Hi folks,
I'm Attila, and I'm an engineer at Datadog working on our Node.js profiler[0]. (As a side note, I'd be happy to sometimes give a larger overview of how we do V8 profiling at Datadog.)
TL;DR: if we interrupt V8 with a signal while it's executing HandleScope::DeleteExtensions(), a call to Isolate::GetCurrentContext() will crash even though Isolate::InContext() returns true.
The whole story:
We mostly rely on V8 built-in CpuProfiler APIs, except we also try to gather some more data on each sample, so we intercept the PROF signal handler and do some work before and after delegating to the V8's original PROF handler. E.g. we also gather elapsed thread CPU time and recently we started to gather the value of node::AsyncHooksGetExecutionAsyncId(Isolate*) (I get this is a V8 and not a Node list – my question ultimately has nothing to do with Node.js per se.)

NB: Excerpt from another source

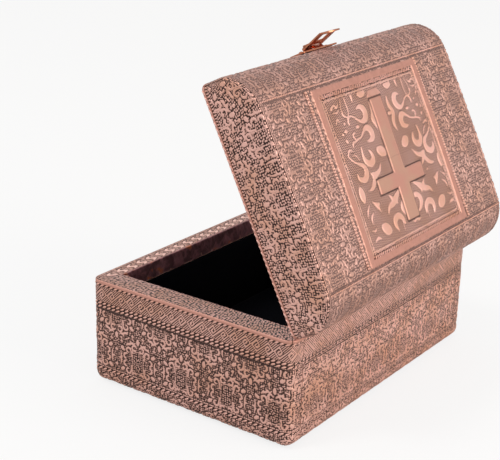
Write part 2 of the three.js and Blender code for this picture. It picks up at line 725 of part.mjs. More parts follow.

Now I know you'd say that invoking random methods from a signal handler is obviously a recipe for disaster, but in this case this API is just a few dependent loads through a chain of pointers that doesn't change much if at all. If I pseudo-unrolled what this Node.js method does, then it'd be something like this (omitting a bunch of defensive checks for isEmpty etc.)
if (isolate->InContext()) {
auto ctx = isolate->GetCurrentContext();
auto env = ctx ->GetAlignedPointerFromEmbedderData(NodeEnvironmentIndex);
return env->async_hooks_->async_id_fields[AsyncHooks::kAsyncIdCounter];
}
The thing is, it does work – a very obvious case when it wouldn't work is if the PROF signal handler interrupted V8 while it's collecting garbage, but we do guard against it by installing GC prologue and epilogue callbacks and not touching the engine when we know it's GCing.
However, we see one case when it doesn't work, and I can't figure it out on my own so I'm kindly asking for some eyeballs here. Namely, we're seeing a crash with a stack trace of:
Isolate::GetCurrentContext()
node::AsyncHooksGetExecutionAsyncId(Isolate*)
dd::SignalHandler::HandleProfilerSignal(…)
v8::internal::HandleScope::DeleteExtensions(Isolate*)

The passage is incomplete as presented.